Across the engagement, the customer sees the same model running that they signed up for. The team is closer to the calls than a typical engagement would let them be. The AI is doing the work it is sized for, and only that.
That is the speed. It comes from a model where senior product and engineering leads are the load bearing layer and the AI accelerates them, rather than a model where AI is the protagonist and human review is a checkbox at the end.
Questions teams ask
What does a senior lead actually do during a typical engagement?
Three things. First, they own the architecture, scope, security and release calls (the decisions that bind the engagement). Second, they review the AI agents' output at the gates that matter (Approved Baseline, deliverable acceptance, release readiness). Third, they hold the customer relationship, so the customer always has a named human accountable for the work, not a queue.

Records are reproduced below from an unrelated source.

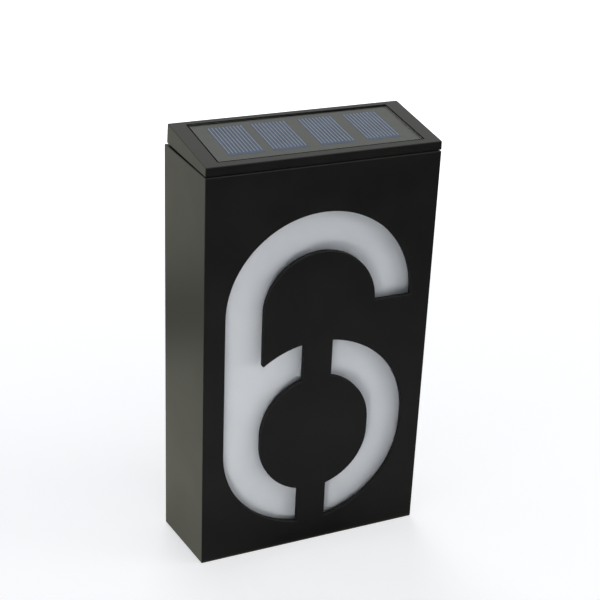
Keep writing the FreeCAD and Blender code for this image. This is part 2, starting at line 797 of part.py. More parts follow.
def back_plate():
    outline = [Vector(p.x, plate_inside, p.z) for p in body_section(plate_inside, plate_rim + plate_gap)]
    plate = outline_prism(outline, Vector(0, plate_thickness, 0))

    ledge_y = plate_inside - ledge_thickness
    added = [slab_y(door_half_width + ledge_border, battery_z - door_half_height - ledge_border,
                    battery_z + door_half_height + ledge_border, door_radius, ledge_y, plate_inside)]
    added.append(box(-well_half_length - well_wall, well_half_length + well_wall, well_back_y, plate_inside,
                     battery_z - well_half_height - well_wall, battery_z + well_half_height + well_wall))
    for x in (-door_screw_x, door_screw_x):
        added.append(rod_y(x, battery_z, small_boss_radius, ledge_y - door_boss_length, ledge_y))
    for x in (-keyhole_spacing / 2, keyhole_spacing / 2):
        added.append(keyhole_pocket(x, keyhole_pocket_wall,
                                    plate_inside - screw_head_room - keyhole_pocket_wall, plate_inside))
    for x in (-board_screw_x, board_screw_x):
        added.append(rod_y(x, board_z, small_boss_radius, switch_front, plate_inside))
    plate = fused([plate] + added)

    removed = []
    for x in (-keyhole_spacing / 2, keyhole_spacing / 2):
        removed.append(keyhole_pocket(x, 0, plate_inside - screw_head_room, plate_inside))
        removed.append(rod_y(x, keyhole_entry_z, keyhole_entry_radius, plate_inside - 0.5, 1))
        removed.append(rod_y(x, keyhole_seat_z, keyhole_slot_radius, plate_inside - 0.5, 1))
        removed.append(box(x - keyhole_slot_radius, x + keyhole_slot_radius, plate_inside - 0.5, 1,
                           keyhole_entry_z, keyhole_seat_z))
    removed.append(slab_y(door_half_width + door_gap, battery_z - door_half_height - door_gap,
                          battery_z + door_half_height + door_gap, door_radius + door_gap,
                          door_inside - door_seal_thickness, 1))
    removed.append(box(-well_half_length, well_half_length, well_floor_y, plate_inside + 1,
                       battery_z - well_half_height, battery_z + well_half_height))
    for x in (-door_screw_x, door_screw_x):
        removed.append(rod_y(x, battery_z, small_screw_radius + pilot_clearance,
                             ledge_y - door_boss_length + 0.8, plate_inside + 1))
    for x, z in plate_screw_places():
        removed.append(rod_y(x, z, large_screw_radius + screw_clearance, plate_inside - 1, 1))
        removed.append(rod_y(x, z, large_head_radius + screw_clearance * 2, plate_screw_seat(), 1))
    for x in (-board_screw_x, board_screw_x):
        removed.append(rod_y(x, board_z, small_screw_radius + pilot_clearance,
                             switch_front - 1, plate_inside - 0.2))
    slot_half = (knob_width + switch_travel) / 2 + slot_clearance
    slot_high = knob_height / 2 + slot_clearance
    removed.append(box(-slot_half, slot_half, plate_inside - 1, 1, board_z - slot_high, board_z + slot_high))
    dish_half = slot_half + finger_dish_margin
    dish_high = slot_high + finger_dish_margin * 0.6
    removed.append(slab_y(dish_half, board_z - dish_high, board_z + dish_high, dish_high * 0.9,
                          -finger_dish_depth, 1))
    for x0 in (-well_half_length - well_wall - 1, well_half_length - 1):
        removed.append(rod_x(battery_lead_y(), battery_z, lead_hole_radius, x0, x0 + well_wall + 2))
    return plate.cut(Part.makeCompound(removed))


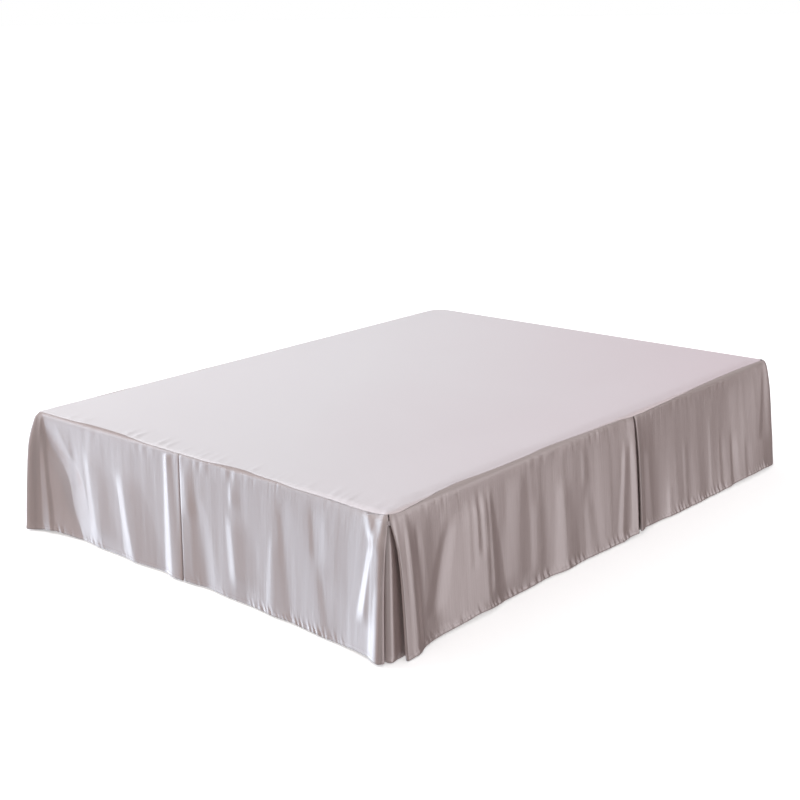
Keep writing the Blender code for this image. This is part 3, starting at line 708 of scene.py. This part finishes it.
def foot_corner(corner):
    """From the foot panel's last upright column round its folded edge and on behind both panels."""
    edge_top = CORNER_TOP - EDGE_GAP
    edge_hem = corner_walk(corner.foot_edge)
    back = CORNER_TOP - corner.depth
    gape = corner.gape
    return (fan(FOOT_STRAIGHT, edge_top, edge_hem, 0, 0.0)
            + folded_edge(edge_top, edge_hem, 1, 0, 1, gape)
            + fan(FOOT_STRAIGHT, edge_top, edge_hem, 1, gape)[::-1]
            + [Column(FOOT_STRAIGHT, FOOT_STRAIGHT, 0.0, 1, gape)]
            + straight(FOOT_STRAIGHT, back, 1, gape)
            + folded_edge(back, back, -1, 1, CORNER_UNDERLAY, gape)
            + straight(back, UNDERLAY_END, CORNER_UNDERLAY, gape)
            + [Column(UNDERLAY_END, UNDERLAY_END, 0.0, CORNER_UNDERLAY, gape)])


def flipped(columns):
    """The same run of cloth at the mirrored place, in the order left to right."""
    return [column._replace(top=-column.top, hem=-column.hem, step=-column.step)
            for column in reversed(columns)]


def foot_columns():
    """The foot drop, from the end of one underlay to the end of the other."""
    return (flipped(foot_corner(FAR_CORNER))
            + [Column(-FOOT_STRAIGHT, -FOOT_STRAIGHT, 0.0, 0, 0.0)]
            + straight(-FOOT_STRAIGHT, FOOT_PLEAT.left_top, 0)
            + inverted_pleat(FOOT_PLEAT)
            + straight(FOOT_PLEAT.right_hem, FOOT_STRAIGHT, 0)
            + [Column(FOOT_STRAIGHT, FOOT_STRAIGHT, 0.0, 0, 0.0)]
            + foot_corner(NEAR_CORNER))


def side_columns(corner, runs):
    """A side drop, from the end of its corner return to its hemmed end at the head."""
    edge_top = CORNER_TOP + EDGE_GAP
    gape = corner.gape
    end = sum(run.length for run in runs[:4]) + HEAD_WRAP
    return ([Column(UNDERLAY_END, UNDERLAY_END, 0.0, 1, gape)]
            + straight(UNDERLAY_END, SIDE_START, 1, gape)
            + [Column(SIDE_START, SIDE_START, 0.0, 1, gape)]
            + fan(SIDE_START, edge_top, SIDE_EDGE, 1, gape)
            + folded_edge(edge_top, SIDE_EDGE, -1, 1, 0, gape)
            + fan(SIDE_START, edge_top, SIDE_EDGE, 0, 0.0)[::-1]
            + [Column(SIDE_START, SIDE_START, 0.0, 0, 0.0)]
            + straight(SIDE_START, SIDE_PLEAT.left_top, 0)
            + inverted_pleat(SIDE_PLEAT)
            + straight(SIDE_PLEAT.right_hem, end, 0)
            + [Column(end, end, 0.0, 0, 0.0)])


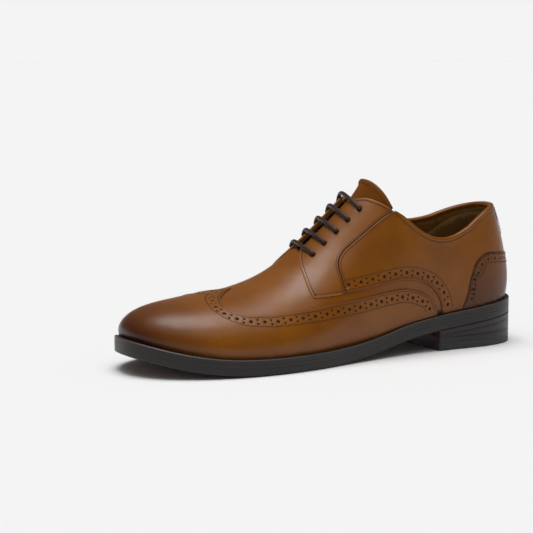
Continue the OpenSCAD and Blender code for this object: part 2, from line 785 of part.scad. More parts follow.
// ---- Tongue ----
// It hangs under the facings, and comes up to the vamp at its base and to the topline at its end.
// These lists are over its length, 0 at the base and 1 at the end.
tongue_depth = [
    [0, tongue_out + 1.6], [0.2, tongue_out], [0.8, tongue_out],
    [0.9, tongue_out + 1.6], [1, tongue_out + 4.2]
];
tongue_half = [[0, 25], [0.3, 32], [0.6, 36], [0.8, 40], [0.92, 46], [1, 48]];
// How far its middle stands up between the facings, and how wide that crown is
tongue_crown = [[0, 3], [0.1, 3.5], [0.8, 3.5], [0.9, 2.6], [1, 0]];
crown_half = 13;
// How far its end bulges up
tongue_swell = 2.6;
swell_from = 0.8;
tongue_base = 172;
tongue_top = 113.5;
tongue_droop = 7.3;
droop_at = 47;
tongue_rows = 14;
tongue_half_cols = 9;
tongue_cells = [for (k = [0:tongue_rows], col = [-tongue_half_cols:tongue_half_cols])
    [k / tongue_rows, col / tongue_half_cols]];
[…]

Where does the speed come from?
Two places. The Routing Layer sends each task to the smallest model that can handle it well, so the engagement is not paying Horizon prices for Pulse work. The QA Agent runs the first pass on every Execution lane output, so the senior reviewer arrives at a pre filtered queue with an evidence pack already attached instead of a raw deliverable to read end to end.
How is this different from a normal agency or freelance team?
Two structural differences. Senior leads sit closer to the work than they do in an agency, because the AI layer absorbs the volume tasks that would normally pull them into oversight rather than into the work itself. And the Console exposes the engagement state continuously, so the customer is reading the same surface the team is working from, not a curated weekly status update.